Grunderbe: Wer soll es bezahlen?

Wie viel ein Grunderbe kostet, kommt immer darauf an, wie hoch die Summen sein sollen. Forscher des Deutschen Instituts für Wirtschaftsforschung haben ausgerechnet, dass ein Grunderbe von 10.000 Euro ungefähr 8,5 Milliarden Euro kostet, bei 100.000 Euro entsprechend 85 Milliarden Euro, was in etwa dem Bundeszuschuss für die Rentenversicherung entspricht. Wo das Geld herkommen soll, da gibt es unterschiedliche Vorschläge: eine Vermögenssteuer oder die Erbschaftssteuer. Letztere hält auch Monika Schnitzer für überlegenswert. Die Erbschaftssteuer zu verwenden, um jungen Menschen eine "Anfangsausstattung" zu geben, hält sie für eine gute Idee.
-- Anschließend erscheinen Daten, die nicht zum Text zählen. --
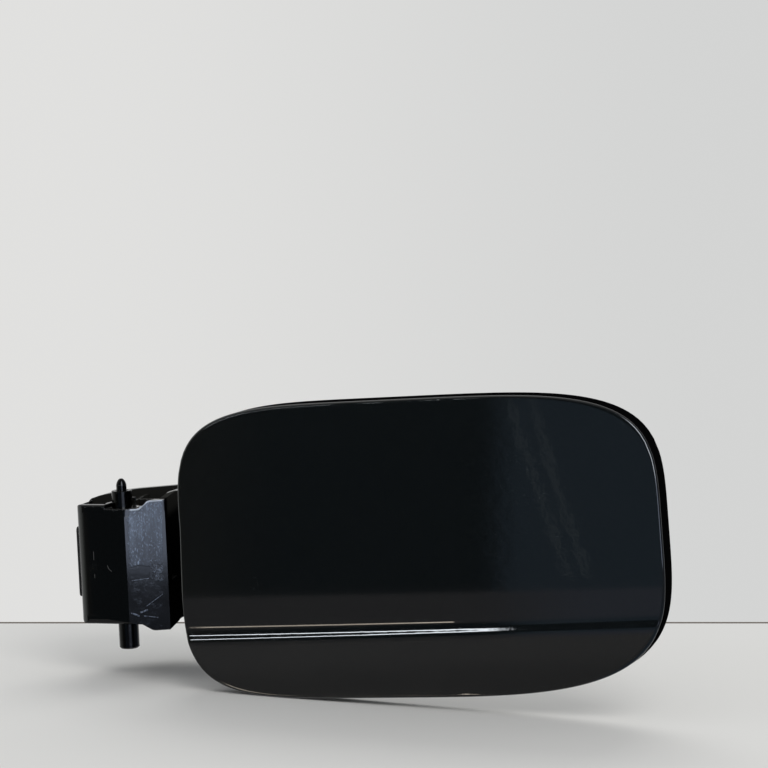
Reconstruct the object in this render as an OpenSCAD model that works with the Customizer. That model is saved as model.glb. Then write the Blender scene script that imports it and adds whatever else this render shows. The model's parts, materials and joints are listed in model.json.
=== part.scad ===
// Fuel filler flap with its moulded hinge arm and sprung hinge pin.
// Z runs up along the hinge pin, X runs towards the flap, -Y is the painted side.
// The origin is on the pin's axis, level with the underside of the cam block.

/* [Flap] */
// Width of the flap
flap_w = 201.2; // [180:0.1:230]
// Height of the flap
flap_h = 119; // [100:0.1:140]
// How far the highest point lies left of the middle
crest_shift = 12.6; // [-20:0.1:30]
// How far the widest point lies above the middle
belly_shift = 2.7; // [-10:0.1:10]
// Squareness of the upper left corner
corner_ul = 4.4; // [3:0.1:7]
// Squareness of the upper right corner
corner_ur = 4.5; // [3:0.1:7]
// Squareness of the lower left corner
corner_ll = 5.2; // [3:0.1:7]
// Squareness of the lower right corner
corner_lr = 3.7; // [3:0.1:7]
// Distance from the pin's axis to the flap's left edge
flap_reach = 37; // [36:0.1:45]
// Height of the flap's widest line above the origin
flap_z = 38.3; // [25:0.1:50]
// Tilt of the flap against the pin's axis, in degrees
cant = 2.2; // [0:0.1:5]
// Distance of the painted face ahead of the pin's axis
face_y = 26; // [24:0.1:30]

/* [Skin] */
// Thickness of the skin
skin_t = 0.9; // [0.7:0.1:1.2]
// Depth from the crown to the back of the turned flange
skin_depth = 13.5; // [12.5:0.1:15]
// Radius of the turned edge
edge_r = 1; // [0.8:0.1:2.4]
// Radius of the crown along the flap
crown_long = 2500; // [1600:10:6000]
// Radius of the crown across the flap
crown_high = 1500; // [1200:10:4000]
// Height of the crease above the lower edge
crease_up = 25.3; // [20:0.1:40]
// Tilt of the crease along the flap, in degrees
crease_tilt = 0.7; // [0:0.1:1.5]
// Height of the flat band above the crease
band_h = 17; // [12:0.5:25]
// Height of the hollow foot above the crease
foot_h = 3.2; // [2:0.1:5]
// Slope of the flat band, in degrees
band_angle = 4; // [1:0.5:6]
// Slope of the ridge above the crease, in degrees
ridge_angle = 14; // [5:0.5:16]
// Slope of the face below the crease, in degrees
under_angle = 5; // [2:0.5:6]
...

Was ändert ein Grunderbe an der Vermögensverteilung?

Während es der Wirtschaftsweisen Schnitzer vor allem um gleiche Startchancen und finanzielle Bildung geht, steht bei anderen die Änderung der Vermögensverteilung im Mittelpunkt. Und hier hat das DIW ausgerechnet, dass ein Grunderbe tatsächlich den Trend der ungleichen Verteilung ändern könnte. In Simulationsrechnungen kam heraus: Ab 20.000 Euro Grunderbe würde der Anteil der Hälfte der Bevölkerung am Gesamtvermögen auf drei Prozent steigen, bei einem Grunderbe von 100.000 Euro hätte die Hälfte der Bevölkerung fünf Prozent.

Grunderbe ist bislang ein Gedankenspiel

Noch ist die Debatte über das Grunderbe recht theoretisch, denn es gibt viele offene Fragen. Wie soll das genau finanziert werden? Welche Höhe ist wirklich sinnvoll? Wie soll kontrolliert werden, wofür das Geld ausgegeben wird? Und wie kann die finanzielle Bildung junger Menschen so verbessert werden, dass sie mit dem Geld vernünftig umgehen?